The Journey Home

On an altar of white silk we placed her body.  She is that now, a body.  We dressed her in a vibrant pink and orange dress she used to wear when she sang.  We surrounded her with flowers, a crown of white lilies at her head, roses and sunflowers around her shoulders.  We sprinkled petals over her like snowflakes and covered her feet with a blanket so they wouldn’t get cold.  

It’s a strange thought considering she was already cold everywhere, hands, face, forehead.  I found myself curious to see what it would feel like to press my lips against her now cold cheeks, fingers.

Bit by bit the altar grew.  

Photos of her and her family. 

Poems my father had written in her honor.  

A weathered newspaper article of elephants in Africa that sat in her bedroom in hopes such a voyage was still possible.  

Her caregiver added pieces from Sorry, one of the last games she could still play before she became lost staring at her fingers.  

I added an apple, my sister some grapes.  

Coloring books and pencils, reminders of the hours she spent coloring at the kitchen table.  

Lastly, letters from me, my sister and my daughter.  

I found myself struggling with what to write.  I wanted to ask her forgiveness for not being more ‘present’ when she was alive.  Alas, those pages are written, they cannot be undone.  So I told her I loved her.

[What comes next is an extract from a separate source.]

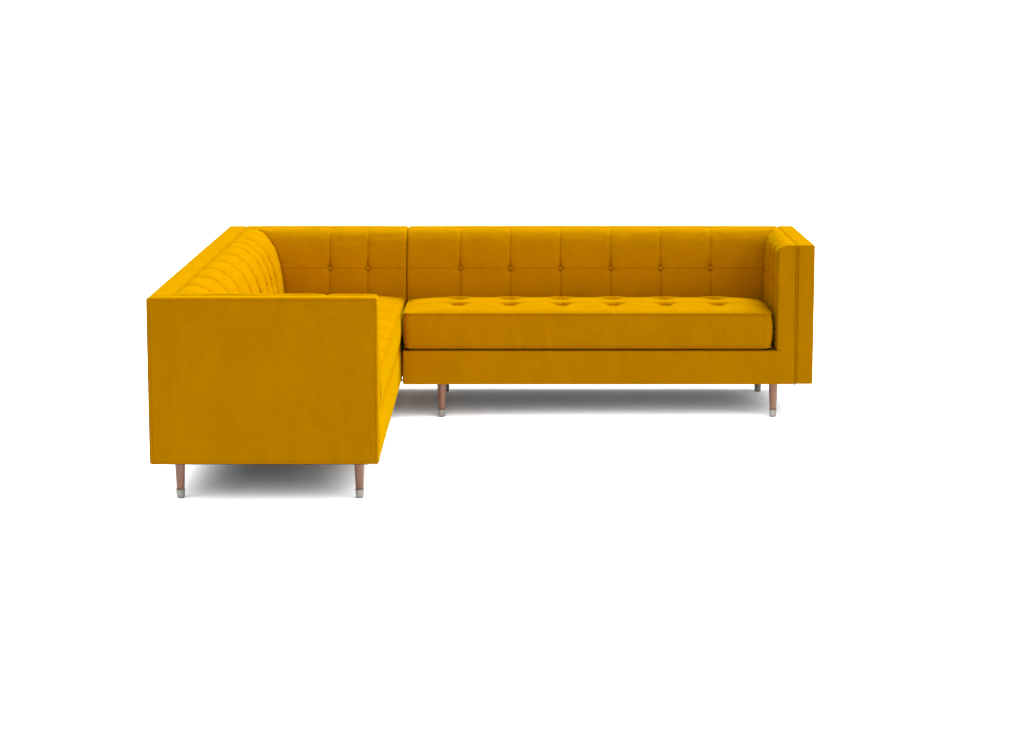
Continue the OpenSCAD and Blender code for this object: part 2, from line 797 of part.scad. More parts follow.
module corner_seat_cover() {
  color(velvet) corner_seat_place()
    cushion_cover(corner_seat_len, corner_seat_dep, corner_seat_tufts);
}
module corner_seat_foam() {
  color(foam_yellow) corner_seat_place()
    cushion_solid(corner_seat_len, corner_seat_dep, corner_seat_tufts, cover_t + fit);
}
module corner_seat_welts() {
  color(velvet_dark) corner_seat_place() cushion_welts(corner_seat_len, corner_seat_dep);
}
module corner_seat_buttons() {
  color(velvet) corner_seat_place() cushion_buttons(corner_seat_tufts, corner_seat_dep);
}
module corner_seat_zip() {
  color(cloth_black) corner_seat_place() zip_chain(corner_seat_len, corner_seat_dep);
}
module corner_zip_slider() {
  color(steel) corner_seat_place() zip_slider(corner_seat_len, corner_seat_dep);
}
module bench_seat_cover() {
  color(velvet) bench_seat_place()
    cushion_cover(bench_seat_len, bench_seat_dep, bench_seat_tufts);
}
module bench_seat_foam() {
  color(foam_yellow) bench_seat_place()
    cushion_solid(bench_seat_len, bench_seat_dep, bench_seat_tufts, cover_t + fit);
}
module bench_seat_welts() {
  color(velvet_dark) bench_seat_place() cushion_welts(bench_seat_len, bench_seat_dep);
}
module bench_seat_buttons() {
  color(velvet) bench_seat_place() cushion_buttons(bench_seat_tufts, bench_seat_dep);
}
module bench_seat_zip() {
  color(cloth_black) bench_seat_place() zip_chain(bench_seat_len, bench_seat_dep);
}
module bench_zip_slider() {
  color(steel) bench_seat_place() zip_slider(bench_seat_len, bench_seat_dep);
}

corner_base_frame();
corner_upper_frame();
corner_springs();
corner_spring_clips();
corner_webbing();
corner_deck();
corner_dust_cover();
corner_base_cover();
corner_long_back_cover();
corner_return_back_cover();
corner_arm_cover();
corner_long_back_foam();
corner_long_back_pad();
corner_return_back_foam();
corner_return_back_pad();
corner_arm_foam();
corner_arm_pad();
corner_buttons();
corner_welts();
corner_legs();
corner_ferrules();
corner_glides();
corner_leg_bolts();
corner_tee_nuts();
connector_jaws();
corner_seat_cover();
corner_seat_foam();
corner_seat_welts();
corner_seat_buttons();
corner_seat_zip();
corner_zip_slider();
bench_base_frame();
bench_upper_frame();
bench_springs();
bench_spring_clips();
bench_webbing();
bench_deck();
bench_dust_cover();
bench_base_cover();
bench_back_cover();
bench_arm_cover();
bench_back_foam();
bench_back_pad();
bench_arm_foam();
bench_arm_pad();
bench_buttons();
bench_welts();
bench_legs();
bench_ferrules();
bench_glides();
bench_leg_bolts();
bench_tee_nuts();
connector_tongues();
bench_seat_cover();
bench_seat_foam();
bench_seat_welts();
bench_seat_buttons();
bench_seat_zip();
bench_zip_slider();
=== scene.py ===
# %% [markdown]
# # A tufted corner sofa in two units
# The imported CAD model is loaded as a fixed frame. Every visible piece is then made around it in
# mesh code, takes its size and place from the CAD solid it stands for, and rides on that
# solid's body. Lengths are metres: X to the right, Y to the back, Z up from the floor.

# %% Load the fixed frame
import math

import bpy
import numpy as np
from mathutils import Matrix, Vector


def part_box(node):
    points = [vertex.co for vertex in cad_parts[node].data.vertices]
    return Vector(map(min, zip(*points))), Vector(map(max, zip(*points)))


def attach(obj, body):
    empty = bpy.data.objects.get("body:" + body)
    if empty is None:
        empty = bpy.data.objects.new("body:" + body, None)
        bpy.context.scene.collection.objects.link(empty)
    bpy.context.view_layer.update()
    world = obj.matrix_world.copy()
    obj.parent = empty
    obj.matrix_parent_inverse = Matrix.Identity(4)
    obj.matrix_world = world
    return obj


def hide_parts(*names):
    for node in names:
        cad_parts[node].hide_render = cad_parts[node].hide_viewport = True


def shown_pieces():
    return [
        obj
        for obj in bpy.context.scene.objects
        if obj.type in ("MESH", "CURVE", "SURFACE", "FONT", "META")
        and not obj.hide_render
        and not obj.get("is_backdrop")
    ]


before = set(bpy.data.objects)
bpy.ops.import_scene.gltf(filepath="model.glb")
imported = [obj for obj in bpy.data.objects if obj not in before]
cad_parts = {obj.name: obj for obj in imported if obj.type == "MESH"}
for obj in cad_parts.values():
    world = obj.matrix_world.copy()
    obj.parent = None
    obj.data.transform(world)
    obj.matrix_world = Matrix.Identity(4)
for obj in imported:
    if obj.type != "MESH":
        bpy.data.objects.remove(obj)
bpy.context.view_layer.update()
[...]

My sister and I had two nights of her at home before they took her away for the last time.  We camped out in the living room with her as the candles flickered around us.  We left the windows open so her spirit was free to move about. It was a gift to have that time to transition, she from her body, and us from her.

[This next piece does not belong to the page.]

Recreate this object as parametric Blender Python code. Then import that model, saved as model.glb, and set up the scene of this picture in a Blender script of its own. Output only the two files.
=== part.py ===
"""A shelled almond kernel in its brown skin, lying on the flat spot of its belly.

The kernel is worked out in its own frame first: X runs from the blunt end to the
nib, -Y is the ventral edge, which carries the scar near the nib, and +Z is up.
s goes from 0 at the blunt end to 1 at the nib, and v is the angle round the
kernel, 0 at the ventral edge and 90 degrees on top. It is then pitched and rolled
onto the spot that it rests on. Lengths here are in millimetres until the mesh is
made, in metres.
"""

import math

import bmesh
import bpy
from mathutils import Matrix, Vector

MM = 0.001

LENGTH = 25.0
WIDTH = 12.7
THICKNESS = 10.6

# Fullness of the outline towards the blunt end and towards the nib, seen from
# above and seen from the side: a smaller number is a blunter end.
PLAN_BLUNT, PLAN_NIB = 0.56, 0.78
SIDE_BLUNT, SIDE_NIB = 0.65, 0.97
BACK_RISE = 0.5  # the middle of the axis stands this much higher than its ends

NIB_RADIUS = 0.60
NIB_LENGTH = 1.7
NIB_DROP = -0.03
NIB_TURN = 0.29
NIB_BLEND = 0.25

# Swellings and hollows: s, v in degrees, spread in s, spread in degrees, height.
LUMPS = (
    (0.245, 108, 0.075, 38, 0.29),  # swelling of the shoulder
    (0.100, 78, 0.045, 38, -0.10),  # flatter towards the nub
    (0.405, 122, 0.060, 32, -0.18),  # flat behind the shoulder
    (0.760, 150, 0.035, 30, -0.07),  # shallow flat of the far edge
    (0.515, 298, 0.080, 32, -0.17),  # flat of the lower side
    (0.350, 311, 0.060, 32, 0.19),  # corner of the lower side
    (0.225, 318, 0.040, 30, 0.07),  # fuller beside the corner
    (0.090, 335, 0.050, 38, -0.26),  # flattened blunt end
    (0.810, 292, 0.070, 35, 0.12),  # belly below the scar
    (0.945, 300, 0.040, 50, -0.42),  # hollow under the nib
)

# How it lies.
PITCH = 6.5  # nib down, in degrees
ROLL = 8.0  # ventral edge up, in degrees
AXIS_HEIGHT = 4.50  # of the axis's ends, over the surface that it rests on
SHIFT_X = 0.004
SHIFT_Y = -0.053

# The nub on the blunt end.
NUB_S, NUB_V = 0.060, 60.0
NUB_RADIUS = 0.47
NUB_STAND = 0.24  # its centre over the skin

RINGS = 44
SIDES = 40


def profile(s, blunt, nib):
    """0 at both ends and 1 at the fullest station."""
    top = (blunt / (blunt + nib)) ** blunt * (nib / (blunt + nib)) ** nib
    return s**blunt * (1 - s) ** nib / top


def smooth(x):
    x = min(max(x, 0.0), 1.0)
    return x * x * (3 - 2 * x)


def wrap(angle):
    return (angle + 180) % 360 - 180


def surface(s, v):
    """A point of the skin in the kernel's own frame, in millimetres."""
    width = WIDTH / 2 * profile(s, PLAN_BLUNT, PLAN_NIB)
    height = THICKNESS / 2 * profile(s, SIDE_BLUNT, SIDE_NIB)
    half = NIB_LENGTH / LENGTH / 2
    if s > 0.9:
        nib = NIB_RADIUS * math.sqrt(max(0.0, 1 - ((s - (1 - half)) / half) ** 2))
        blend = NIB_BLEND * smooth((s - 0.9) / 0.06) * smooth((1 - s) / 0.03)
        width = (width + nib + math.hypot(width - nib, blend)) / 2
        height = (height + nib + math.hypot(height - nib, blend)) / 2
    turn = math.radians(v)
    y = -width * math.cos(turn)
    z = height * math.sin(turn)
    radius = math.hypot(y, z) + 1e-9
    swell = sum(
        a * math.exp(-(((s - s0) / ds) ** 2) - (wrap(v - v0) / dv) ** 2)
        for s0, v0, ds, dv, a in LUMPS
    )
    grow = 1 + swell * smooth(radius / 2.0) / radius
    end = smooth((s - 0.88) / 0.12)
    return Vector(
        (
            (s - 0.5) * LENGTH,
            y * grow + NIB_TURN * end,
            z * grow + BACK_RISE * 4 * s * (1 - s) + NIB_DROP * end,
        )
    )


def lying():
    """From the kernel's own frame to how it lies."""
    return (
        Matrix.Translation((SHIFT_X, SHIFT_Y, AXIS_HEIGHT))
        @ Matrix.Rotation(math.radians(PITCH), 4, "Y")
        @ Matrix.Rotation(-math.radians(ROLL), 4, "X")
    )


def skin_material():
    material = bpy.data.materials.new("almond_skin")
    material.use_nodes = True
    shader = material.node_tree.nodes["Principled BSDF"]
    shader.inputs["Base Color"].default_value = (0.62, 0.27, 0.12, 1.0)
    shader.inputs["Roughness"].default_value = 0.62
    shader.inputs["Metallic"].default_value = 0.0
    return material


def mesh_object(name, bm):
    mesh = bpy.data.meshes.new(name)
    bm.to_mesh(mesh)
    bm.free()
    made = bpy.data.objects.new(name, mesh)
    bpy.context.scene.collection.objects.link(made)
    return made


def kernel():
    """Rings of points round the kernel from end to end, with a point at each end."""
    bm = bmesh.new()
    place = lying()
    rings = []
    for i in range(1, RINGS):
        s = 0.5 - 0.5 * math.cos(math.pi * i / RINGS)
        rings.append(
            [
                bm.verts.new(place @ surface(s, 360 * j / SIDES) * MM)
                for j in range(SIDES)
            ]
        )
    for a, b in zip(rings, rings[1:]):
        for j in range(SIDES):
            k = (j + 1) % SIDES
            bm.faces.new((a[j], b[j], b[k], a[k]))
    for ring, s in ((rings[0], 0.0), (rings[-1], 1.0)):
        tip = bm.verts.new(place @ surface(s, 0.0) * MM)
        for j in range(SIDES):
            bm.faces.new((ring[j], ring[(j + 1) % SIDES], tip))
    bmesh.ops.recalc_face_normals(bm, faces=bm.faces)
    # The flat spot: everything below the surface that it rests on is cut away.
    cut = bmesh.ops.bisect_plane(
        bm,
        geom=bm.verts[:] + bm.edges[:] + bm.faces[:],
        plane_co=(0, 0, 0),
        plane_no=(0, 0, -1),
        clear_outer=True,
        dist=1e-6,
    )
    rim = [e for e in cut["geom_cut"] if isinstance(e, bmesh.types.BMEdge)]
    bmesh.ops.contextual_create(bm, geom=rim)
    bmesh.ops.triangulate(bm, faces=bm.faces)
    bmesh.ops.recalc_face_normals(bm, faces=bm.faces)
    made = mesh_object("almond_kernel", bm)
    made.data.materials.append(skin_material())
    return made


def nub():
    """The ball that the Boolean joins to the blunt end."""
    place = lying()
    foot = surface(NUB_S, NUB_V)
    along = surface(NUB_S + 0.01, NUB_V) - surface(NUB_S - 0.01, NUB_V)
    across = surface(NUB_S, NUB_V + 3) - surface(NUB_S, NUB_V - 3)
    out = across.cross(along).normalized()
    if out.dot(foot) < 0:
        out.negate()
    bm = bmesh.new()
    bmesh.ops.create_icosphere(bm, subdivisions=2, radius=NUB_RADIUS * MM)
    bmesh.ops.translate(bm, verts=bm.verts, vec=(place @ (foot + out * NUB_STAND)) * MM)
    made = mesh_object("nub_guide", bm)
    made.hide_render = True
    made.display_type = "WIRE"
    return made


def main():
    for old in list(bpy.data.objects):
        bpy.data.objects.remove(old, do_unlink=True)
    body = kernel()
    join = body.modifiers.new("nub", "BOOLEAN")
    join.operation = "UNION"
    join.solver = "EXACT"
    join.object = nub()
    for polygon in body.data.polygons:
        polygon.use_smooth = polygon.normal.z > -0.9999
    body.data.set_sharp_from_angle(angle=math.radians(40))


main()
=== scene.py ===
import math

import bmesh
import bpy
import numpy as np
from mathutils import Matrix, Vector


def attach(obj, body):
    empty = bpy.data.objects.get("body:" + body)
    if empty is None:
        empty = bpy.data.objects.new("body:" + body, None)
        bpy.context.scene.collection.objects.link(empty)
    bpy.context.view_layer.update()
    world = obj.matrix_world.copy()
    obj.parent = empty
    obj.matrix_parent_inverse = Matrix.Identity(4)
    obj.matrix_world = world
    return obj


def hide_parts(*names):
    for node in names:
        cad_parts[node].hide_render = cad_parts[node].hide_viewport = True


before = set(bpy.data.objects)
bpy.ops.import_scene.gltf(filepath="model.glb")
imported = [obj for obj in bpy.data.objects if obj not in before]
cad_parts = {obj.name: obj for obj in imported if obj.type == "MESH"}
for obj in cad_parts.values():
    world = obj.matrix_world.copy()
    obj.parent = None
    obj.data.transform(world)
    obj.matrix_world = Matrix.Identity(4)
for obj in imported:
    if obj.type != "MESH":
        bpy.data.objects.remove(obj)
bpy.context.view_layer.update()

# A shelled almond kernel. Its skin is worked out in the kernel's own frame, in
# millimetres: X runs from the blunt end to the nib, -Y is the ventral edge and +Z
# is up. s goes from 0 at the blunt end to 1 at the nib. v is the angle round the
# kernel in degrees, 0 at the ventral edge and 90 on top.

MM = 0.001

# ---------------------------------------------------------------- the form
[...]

There were definitely macabre moments.  In what could have been a scene from a movie, when they brought her back from the hospital that night: She was in a sheet, wrapped up like a papoose, the drivers at her head, my sister and I at her feet.  I could see her face, waxen-like in the shadows, bobbing with each step.  As we made the last turn, I worried she might tumble out as the sheet nearly slipped from my hands. Then there was the crazy laughter as we joked about the possibility her hand might drop onto my sister’s face during the night.  

But in the laughter is the heartache, the blindsiding grief that takes your breath away.  As you realize that this is it.  It is done. 

She will never again greet us with that smile of hers that held such love, such welcome.  

We will never again wash up together as she thanked me over and over for taking care of her. 

I will never again have the chance to share with her my projects, her granddaughter’s adventures, trips we were all going to take.

I was down in the hospital cafeteria when she took her last breath.  My sister said it was like a fish gasping for air… But I propose another possibility.  

What if, instead, it was like the great whales who take that one big inhale before they dive down into the ocean.  What if, instead, that was her taking in one great big breath of this earthly air. Drawing deep into herself the essence of my sister, myself, before taking that last dive and beginning her migration home.

***

My momma was a woman of such honor and integrity.  She loved her family fiercely.  She was a singer and an artist.  She had a full-time job, cooked and cleaned and took care of her family.  She survived the holocaust and went on to live a life of joy and creativity.  I am honored, privileged, blessed, to have had her as my mother.